Give the number of lines that include the word "follow", nothing more.

» **PROVIDED DATA**:
>> Begin
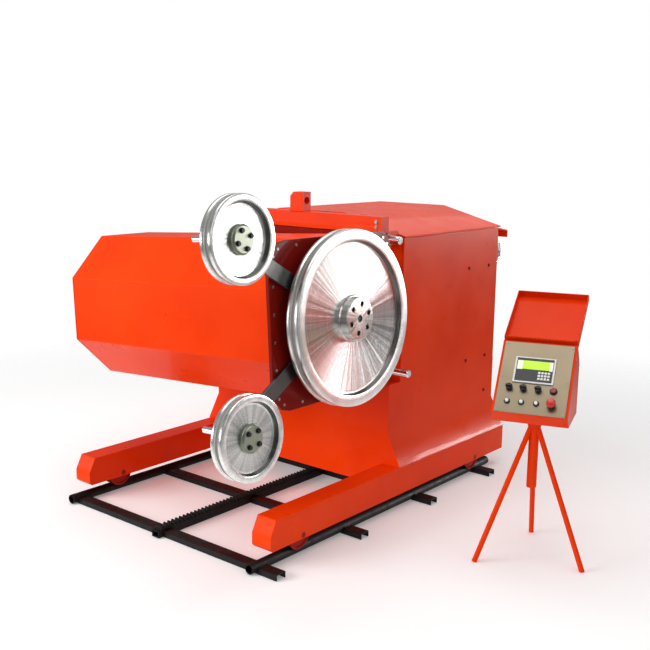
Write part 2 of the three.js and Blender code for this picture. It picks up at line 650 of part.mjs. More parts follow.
>> End
>> Begin
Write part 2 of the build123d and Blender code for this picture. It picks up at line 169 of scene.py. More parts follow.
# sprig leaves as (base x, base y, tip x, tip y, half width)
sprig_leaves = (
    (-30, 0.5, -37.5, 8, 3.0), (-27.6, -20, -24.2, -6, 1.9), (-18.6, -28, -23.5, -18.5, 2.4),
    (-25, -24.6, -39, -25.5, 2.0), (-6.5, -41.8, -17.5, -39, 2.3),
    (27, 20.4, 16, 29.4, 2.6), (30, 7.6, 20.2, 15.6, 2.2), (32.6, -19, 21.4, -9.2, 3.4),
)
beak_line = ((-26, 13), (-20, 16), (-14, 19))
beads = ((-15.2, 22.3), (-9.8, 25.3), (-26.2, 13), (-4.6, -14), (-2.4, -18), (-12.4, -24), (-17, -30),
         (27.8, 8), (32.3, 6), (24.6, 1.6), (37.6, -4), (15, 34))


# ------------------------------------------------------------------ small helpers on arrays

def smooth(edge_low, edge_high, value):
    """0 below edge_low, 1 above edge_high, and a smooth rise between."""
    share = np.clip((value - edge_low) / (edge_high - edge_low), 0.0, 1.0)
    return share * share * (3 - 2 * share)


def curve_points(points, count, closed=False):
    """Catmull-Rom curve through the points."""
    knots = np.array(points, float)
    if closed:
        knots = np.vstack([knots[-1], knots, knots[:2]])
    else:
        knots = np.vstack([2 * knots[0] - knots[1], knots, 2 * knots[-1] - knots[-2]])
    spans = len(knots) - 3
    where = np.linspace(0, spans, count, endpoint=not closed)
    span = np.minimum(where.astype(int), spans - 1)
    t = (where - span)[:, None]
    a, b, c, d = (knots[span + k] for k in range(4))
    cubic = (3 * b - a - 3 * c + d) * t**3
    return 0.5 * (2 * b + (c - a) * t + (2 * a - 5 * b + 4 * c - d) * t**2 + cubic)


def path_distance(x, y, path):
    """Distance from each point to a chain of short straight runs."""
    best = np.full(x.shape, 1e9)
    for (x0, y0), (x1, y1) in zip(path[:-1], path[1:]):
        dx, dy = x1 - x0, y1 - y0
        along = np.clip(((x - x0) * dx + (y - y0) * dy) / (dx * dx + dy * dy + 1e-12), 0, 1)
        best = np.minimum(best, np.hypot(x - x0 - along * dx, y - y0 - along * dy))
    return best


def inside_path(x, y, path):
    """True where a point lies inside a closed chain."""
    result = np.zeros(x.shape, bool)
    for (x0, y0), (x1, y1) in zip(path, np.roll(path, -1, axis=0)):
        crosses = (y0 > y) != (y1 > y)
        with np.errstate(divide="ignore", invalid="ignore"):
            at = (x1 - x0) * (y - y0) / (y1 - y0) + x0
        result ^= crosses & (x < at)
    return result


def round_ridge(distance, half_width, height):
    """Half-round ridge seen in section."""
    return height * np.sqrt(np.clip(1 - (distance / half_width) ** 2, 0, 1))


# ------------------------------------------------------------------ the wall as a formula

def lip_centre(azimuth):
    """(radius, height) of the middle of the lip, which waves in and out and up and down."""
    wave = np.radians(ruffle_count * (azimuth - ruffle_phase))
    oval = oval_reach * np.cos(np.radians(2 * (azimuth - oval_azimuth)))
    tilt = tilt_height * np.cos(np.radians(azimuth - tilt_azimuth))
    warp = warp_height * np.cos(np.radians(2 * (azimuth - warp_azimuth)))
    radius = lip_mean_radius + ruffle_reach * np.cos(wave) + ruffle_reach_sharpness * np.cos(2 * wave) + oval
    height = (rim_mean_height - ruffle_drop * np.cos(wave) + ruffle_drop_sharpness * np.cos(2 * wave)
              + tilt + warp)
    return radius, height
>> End
>> Begin
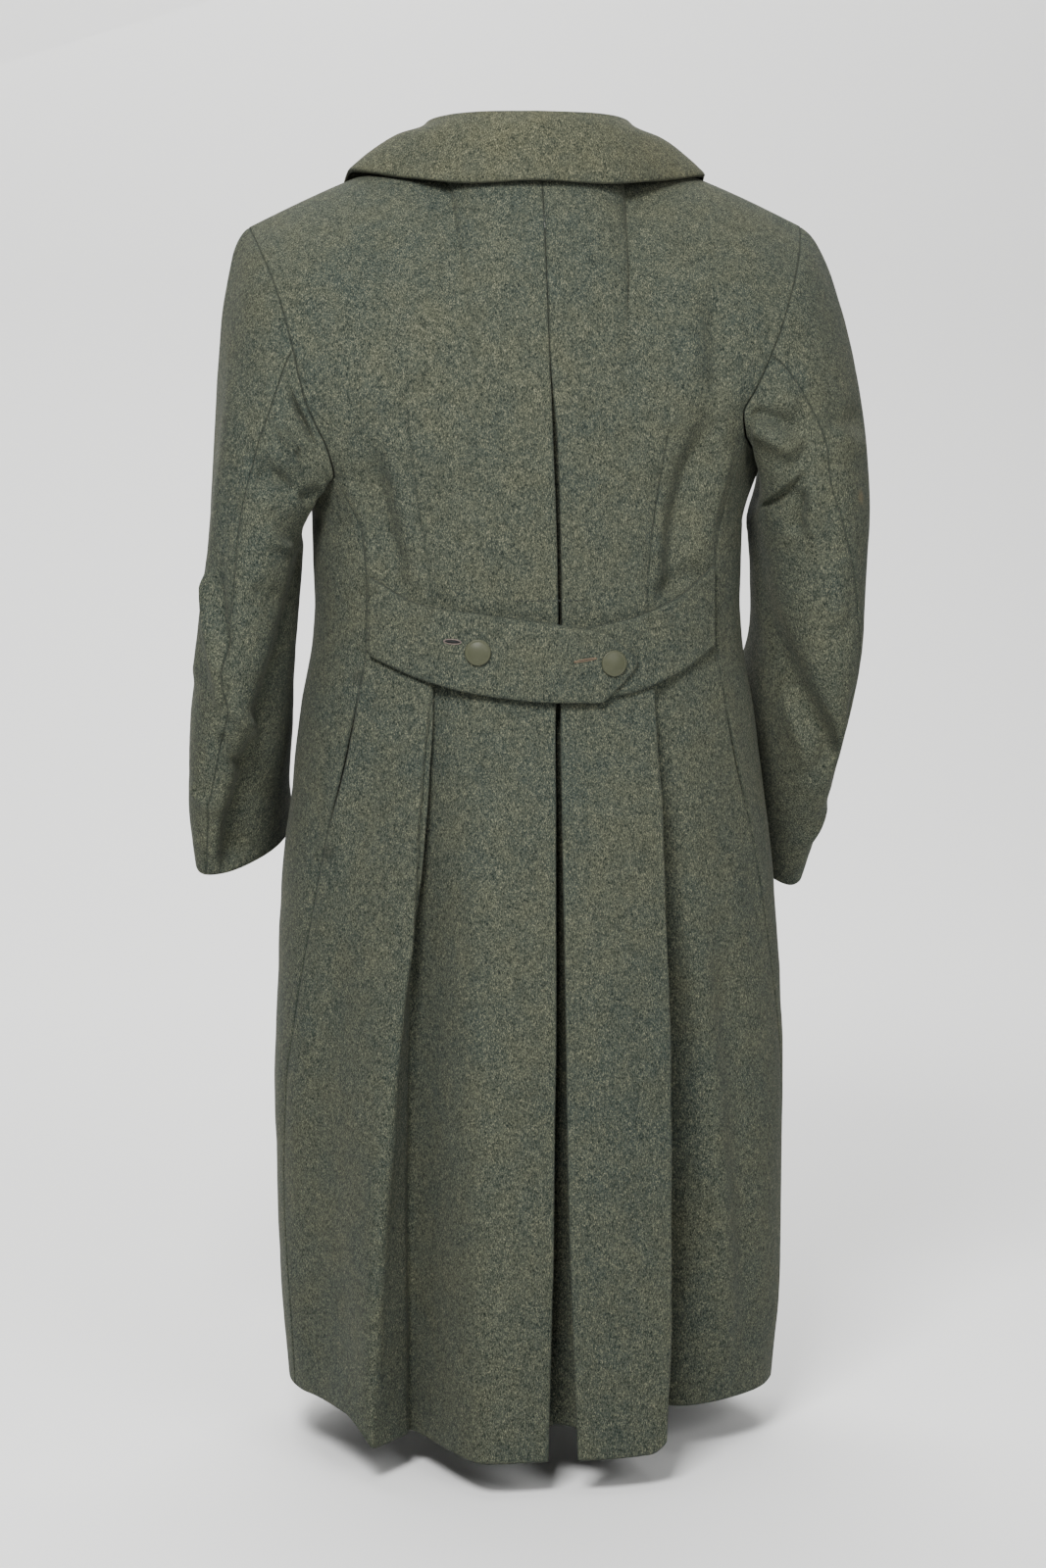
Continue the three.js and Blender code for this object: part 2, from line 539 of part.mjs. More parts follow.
>> End
» **COMPLETE RESPONSE**: 3